Understanding the role and the regulation of Arpp19, a central player of cell division – KiARP

Cells proliferate by means of the mitotic cell cycle that supports growth, development and maintenance of all living organisms. Understanding the control of cell cycle has fascinated biologists for many years. Cell division is orchestrated by the phosphorylation of mitotic proteins, under the control of two master enzymes: the kinase Cdk1 and its antagonizing phosphatase, PP2A-B55delta. While the regulation of these enzymes has been widely studied since their discovery, there is still a surprising lack of knowledge on cell division. In particular, the switch-like behavior of M-phase transitions that depends on an antagonistic interplay between kinases and phosphatases remains largely unknown.
The KiPARP project aims at elucidating the regulatory circuits that underlie the cellular decision to divide or not, the conservation of these molecular networks among species and the specific adaptations of the mitotic molecular controls ensuring a meiotic division. To get new insights into these questions, our project is based on a newly identified player of cell division, the small protein Arpp19, which plays a dual function in controlling the switch between Cdk1 and PP2A-B55delta-depending on its phosphorylation. When phosphorylated at S109 by the cAMP-dependent protein kinase, PKA, Arpp19 strongly impairs Cdk1 activation during female meiosis. Conversely, when phosphorylated by the kinase Greatwall at S67, Arpp19 becomes a potent activator of both meiosis and mitosis by inactivating PP2A-B55delta. Hence, depending on its phosphorylation by PKA or Greatwall, Arpp19 authorizes or not entry into cell division.

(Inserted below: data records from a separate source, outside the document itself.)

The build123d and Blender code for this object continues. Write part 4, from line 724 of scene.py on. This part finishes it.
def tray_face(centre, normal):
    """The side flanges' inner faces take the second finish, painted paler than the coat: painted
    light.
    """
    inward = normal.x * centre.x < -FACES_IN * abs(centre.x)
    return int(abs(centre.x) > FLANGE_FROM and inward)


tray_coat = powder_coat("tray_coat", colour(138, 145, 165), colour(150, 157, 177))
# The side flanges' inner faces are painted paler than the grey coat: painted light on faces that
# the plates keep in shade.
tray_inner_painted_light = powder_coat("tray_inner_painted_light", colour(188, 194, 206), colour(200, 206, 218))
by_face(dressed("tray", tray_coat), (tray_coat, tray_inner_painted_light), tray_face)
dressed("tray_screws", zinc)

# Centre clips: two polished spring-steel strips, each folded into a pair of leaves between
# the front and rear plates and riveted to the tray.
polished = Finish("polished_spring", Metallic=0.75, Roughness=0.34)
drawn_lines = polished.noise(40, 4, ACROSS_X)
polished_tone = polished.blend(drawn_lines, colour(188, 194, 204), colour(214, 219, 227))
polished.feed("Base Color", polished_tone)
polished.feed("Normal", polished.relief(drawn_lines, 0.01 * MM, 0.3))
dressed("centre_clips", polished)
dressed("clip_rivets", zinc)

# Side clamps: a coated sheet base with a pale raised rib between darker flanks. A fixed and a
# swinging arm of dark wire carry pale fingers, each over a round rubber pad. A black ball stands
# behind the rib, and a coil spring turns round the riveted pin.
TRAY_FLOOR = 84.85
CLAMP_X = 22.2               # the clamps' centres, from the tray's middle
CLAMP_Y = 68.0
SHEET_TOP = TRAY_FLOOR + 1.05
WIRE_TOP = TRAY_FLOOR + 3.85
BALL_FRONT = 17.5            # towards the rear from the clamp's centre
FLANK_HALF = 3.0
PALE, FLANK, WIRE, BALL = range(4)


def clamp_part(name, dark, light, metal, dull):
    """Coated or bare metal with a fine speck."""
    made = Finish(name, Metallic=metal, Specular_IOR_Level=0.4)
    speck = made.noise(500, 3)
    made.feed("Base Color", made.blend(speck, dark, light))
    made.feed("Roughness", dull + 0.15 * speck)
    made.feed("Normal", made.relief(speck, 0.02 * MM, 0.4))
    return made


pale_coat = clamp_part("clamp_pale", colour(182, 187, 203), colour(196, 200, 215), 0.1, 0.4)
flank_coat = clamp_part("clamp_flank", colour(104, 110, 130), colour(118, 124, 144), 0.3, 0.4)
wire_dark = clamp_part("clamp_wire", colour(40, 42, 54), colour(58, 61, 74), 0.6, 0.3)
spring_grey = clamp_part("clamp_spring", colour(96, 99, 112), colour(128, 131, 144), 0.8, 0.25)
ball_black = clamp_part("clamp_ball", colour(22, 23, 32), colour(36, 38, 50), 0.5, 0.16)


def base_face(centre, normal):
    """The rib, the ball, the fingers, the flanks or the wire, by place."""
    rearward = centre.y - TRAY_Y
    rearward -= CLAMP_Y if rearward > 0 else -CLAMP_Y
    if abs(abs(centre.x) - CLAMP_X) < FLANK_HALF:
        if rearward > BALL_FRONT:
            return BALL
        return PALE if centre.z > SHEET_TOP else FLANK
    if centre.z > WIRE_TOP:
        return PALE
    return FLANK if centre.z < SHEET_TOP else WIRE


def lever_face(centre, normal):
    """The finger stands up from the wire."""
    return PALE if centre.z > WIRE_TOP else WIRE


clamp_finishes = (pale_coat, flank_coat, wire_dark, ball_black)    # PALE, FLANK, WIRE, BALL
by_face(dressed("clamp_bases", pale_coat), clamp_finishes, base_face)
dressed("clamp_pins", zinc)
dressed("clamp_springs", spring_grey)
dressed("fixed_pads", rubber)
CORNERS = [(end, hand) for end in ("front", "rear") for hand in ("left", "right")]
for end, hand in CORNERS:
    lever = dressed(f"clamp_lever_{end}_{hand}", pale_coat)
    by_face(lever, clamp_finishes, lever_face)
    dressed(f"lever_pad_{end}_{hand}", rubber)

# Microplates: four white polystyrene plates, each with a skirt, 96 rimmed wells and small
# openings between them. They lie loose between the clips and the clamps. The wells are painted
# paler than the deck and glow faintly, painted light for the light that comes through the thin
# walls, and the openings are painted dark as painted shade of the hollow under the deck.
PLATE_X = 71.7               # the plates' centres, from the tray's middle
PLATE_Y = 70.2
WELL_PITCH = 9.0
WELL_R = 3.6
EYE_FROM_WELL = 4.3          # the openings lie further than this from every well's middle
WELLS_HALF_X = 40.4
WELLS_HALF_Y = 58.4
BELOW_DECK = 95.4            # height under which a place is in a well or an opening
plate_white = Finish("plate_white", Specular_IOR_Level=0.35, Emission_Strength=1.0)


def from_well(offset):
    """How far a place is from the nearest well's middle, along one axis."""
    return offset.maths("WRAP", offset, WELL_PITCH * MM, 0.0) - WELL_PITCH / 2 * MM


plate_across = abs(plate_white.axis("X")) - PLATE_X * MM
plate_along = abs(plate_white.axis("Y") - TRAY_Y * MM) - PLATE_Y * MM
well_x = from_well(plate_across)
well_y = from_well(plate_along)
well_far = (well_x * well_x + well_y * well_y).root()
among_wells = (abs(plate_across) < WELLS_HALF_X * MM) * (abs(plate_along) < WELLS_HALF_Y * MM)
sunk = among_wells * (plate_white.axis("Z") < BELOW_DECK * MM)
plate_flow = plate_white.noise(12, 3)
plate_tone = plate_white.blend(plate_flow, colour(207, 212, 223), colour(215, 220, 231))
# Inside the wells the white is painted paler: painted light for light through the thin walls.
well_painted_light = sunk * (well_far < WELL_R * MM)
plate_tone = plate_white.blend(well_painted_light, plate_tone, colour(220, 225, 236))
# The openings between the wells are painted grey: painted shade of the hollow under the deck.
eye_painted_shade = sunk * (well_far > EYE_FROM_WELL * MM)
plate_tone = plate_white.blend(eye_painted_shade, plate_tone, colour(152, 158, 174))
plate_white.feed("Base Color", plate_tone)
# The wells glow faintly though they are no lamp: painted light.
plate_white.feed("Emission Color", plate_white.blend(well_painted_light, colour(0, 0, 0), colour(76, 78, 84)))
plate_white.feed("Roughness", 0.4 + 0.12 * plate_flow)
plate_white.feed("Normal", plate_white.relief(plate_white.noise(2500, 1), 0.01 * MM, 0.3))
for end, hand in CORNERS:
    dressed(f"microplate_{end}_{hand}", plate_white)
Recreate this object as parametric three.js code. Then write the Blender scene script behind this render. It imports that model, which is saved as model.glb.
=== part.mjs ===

To decipher the molecular decision to divide, the KiPARP project will investigate how Arpp19 is converted from a negative to a positive regulator of M-phase by using distinct and powerful experimental models, oocytes of various species, cell-free extracts and an engineered mouse cell line. We will elucidate the mechanisms controlled by PKA-phosphorylated Arpp19 that block M-phase entry and further investigate how Arpp19 dephosphorylation at S109 fires the Cdk1-activatory mechanisms inducing M-phase in Xenopus oocytes and cell-free extracts. We will also study the function of a double-phosphorylated form of ARPP19 at both S67 and S109, which is generated during M-phase. We will determine whether S109 phosphorylation of ARPP19 is a conserved mechanism regulating both meiotic and mitotic division, by using physiological models as oocytes from vertebrates (mouse and human) and invertebrates (jellyfish).
The two KiPARP partners have confirmed experiences in studying meiotic and mitotic divisions and show excellent complementarity in their favored experimental models and technical approaches (biochemical/molecular and cell biology/imaging), which will drive the accomplishment of the project. By focusing on the biochemical networks that trigger the flip-flop switch in M-phase, the KiPARP project will help understanding key biological processes involved in reproduction, cell cycle regulation, signal transduction and oncogenesis.